NEW YORK — With speculation churning feverishly about the new men in J.Lo’s life, there might in fact be a new woman — Denise Seegal.

This story first appeared in the June 14, 2002 issue of WWD. Subscribe Today.

The veteran of such high-profile companies as Donna Karan, Polo Ralph Lauren, Calvin Klein and Liz Claiborne is said to be negotiating with Sweetface Fashions to become president and chief executive of J.Lo by Jennifer Lopez, according to sources.

Seegal could not be reached for comment Thursday, and a Sweetface spokesman declined to comment, but sources said a deal is close.

Seegal was most recently president of Liz Claiborne Inc., but for much of the past two decades, she has ranked among the most prominent executives in the apparel business, and each of her job moves through the late Nineties attracted the industry’s attention.

She started her career at Bloomingdale’s but moved over to the vendor side in 1983, when she was named executive vice president of women’s apparel at Polo Ralph Lauren Corp. In 1988, she left Polo to take the post of executive vice president of Donna Karan, where she launched the DKNY line.

In 1995, Calvin Klein hired her away from Donna Karan and charged her with turning the then-nascent CK Calvin Klein bridge line into a contender in that arena.

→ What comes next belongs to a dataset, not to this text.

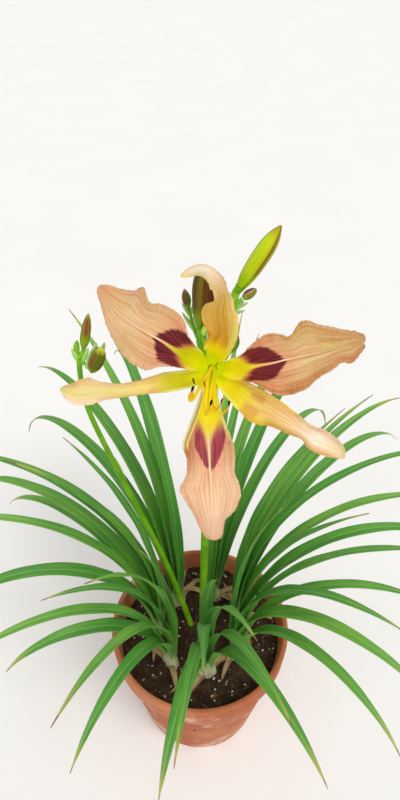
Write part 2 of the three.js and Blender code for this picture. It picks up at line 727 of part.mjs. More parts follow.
function pistil() {
  const ovary = [[-29.5, 1.4], [-27.5, 2.3], [-24, 2.3], [-21, 1.2], [-19.5, 0.7]];
  const style = [
    [0, 0, -43, 0.7],
    [0, 0, -26, 0.7],
    [0, 0, -10, 0.7],
    [0.2, -4.5, 15, 0.7],
    [0.5, -14, 38, 0.7],
    [2, -19, 58, 0.7],
    [4, -21.5, 70, 0.8],
  ];
  const low = ovary.map(([height, radius]) => [...tubePoint(0, 0, height), radius]);
  return joined([tube(low, 4, 8), tube(style, 12, 5)]);
}

// ---------------------------------------------------------------- assembly

const plant = new THREE.Group();
plant.name = "daylily_plant";

const holes = Array.from({ length: FANS }, (_, fan) => fanHole(fan));
holes.push(scapeHole(SCAPE_FOOT, SCAPE_RADIUS), scapeHole(SIDE_FOOT, SIDE_RADIUS));
plant.add(piece("pot", geometryOf(pot()), clay));
plant.add(piece("soil", geometryOf(soil(holes)), compost));
for (let fan = 0; fan < FANS; fan += 1) {
  plant.add(piece(`leaf_fan_${fan + 1}`, geometryOf(leafFan(fan)), leafGreen));
}
plant.add(piece("scape_main", geometryOf(mainScape()), stalkGreen));
plant.add(piece("scape_side", geometryOf(sideScape()), stalkGreen));
for (const [name, form] of Object.entries({ ...BUDS, ...SIDE_BUDS })) {
  plant.add(piece(name, geometryOf(solid(bud(form))), budSkin));
}

const bloom = new THREE.Group();
bloom.position.set(...BLOOM_CENTRE);
bloom.rotation.x = degToRad(90 - BLOOM_ELEVATION);
const perianth = joined([flowerTube(), ...Object.values(TEPALS).map(tepal)]);
bloom.add(piece("bloom_perianth", geometryOf(perianth), tepalSkin));
bloom.add(piece("bloom_stamens", geometryOf(stamens()), stamenYellow));
bloom.add(piece("bloom_pistil", geometryOf(pistil()), pistilYellow));
plant.add(bloom);

export default plant;
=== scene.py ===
"""A daylily plant in a plain clay pot: the finished form and skin of every piece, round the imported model.

The tables are in millimetres, with +Z up and the origin at the centre of the pot's foot. MM turns them
to metres.
"""

import math

import bmesh
import bpy
from mathutils import Matrix, Vector, noise


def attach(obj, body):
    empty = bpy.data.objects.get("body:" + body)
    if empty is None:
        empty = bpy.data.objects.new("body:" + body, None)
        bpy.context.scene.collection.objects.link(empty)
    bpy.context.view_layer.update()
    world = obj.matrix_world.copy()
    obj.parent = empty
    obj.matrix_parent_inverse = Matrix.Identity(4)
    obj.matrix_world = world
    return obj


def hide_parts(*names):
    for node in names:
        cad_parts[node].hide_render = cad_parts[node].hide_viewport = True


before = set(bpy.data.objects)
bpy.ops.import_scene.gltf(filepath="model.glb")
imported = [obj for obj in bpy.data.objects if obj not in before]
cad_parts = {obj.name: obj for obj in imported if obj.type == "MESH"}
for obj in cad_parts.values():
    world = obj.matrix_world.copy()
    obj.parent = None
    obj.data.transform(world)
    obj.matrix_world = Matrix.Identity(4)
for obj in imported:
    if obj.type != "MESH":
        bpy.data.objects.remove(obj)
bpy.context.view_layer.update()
scene = bpy.context.scene

MM = 0.001
BODY = "root"
DRAW_PACE = 12.9898
DRAW_SPREAD = 43758.5453

# ---------------------------------------------------------------- node trees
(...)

She stayed at CK Calvin Klein until October 1996, when she was recruited to become president of Liz Claiborne Inc., serving as the number-two executive to chairman and ceo Paul Charron, who was then in his second year on the job. She remained in a visible role at Claiborne until December 2000, when she resigned after Charron said he planned to take a greater day-to-day role in managing the apparel powerhouse’s brands.

“We have differing views on the organizational structure needed to move the company forward,” she told WWD when she resigned from Claiborne.

Since then, Seegal has had her own consulting business, working for such clients as Zac Posen.

Jennifer Lopez and Andy Hilfiger, co-president of Sweetface, revealed their plans to create Sweetface Fashion Co. and launch the J. Lo apparel brand in April 2001, after months of industry speculation. Lopez has described her fashions as targeted at “voluptuous” women, an adjective not often applied to most of today’s fashion models.

The company has also signed licenses for fragrance, swimwear and girls’ apparel. Hilfiger has also mentioned footwear and men’s apparel as potential ventures for the J. Lo label.

The brand launched for holiday 2001 retailing at Macy’s and has since expanded its distribution to about 500 specialty stores around the nation, according to Hilfiger. The company has set a first-year wholesale revenue target of $100 million.

In April, the company chose Natalie Martinez, a Miami high school student, as its newest model — her main qualification was her resemblance to Lopez. Martinez was selected in a national competition held at Macy’s stores around the country in March and April.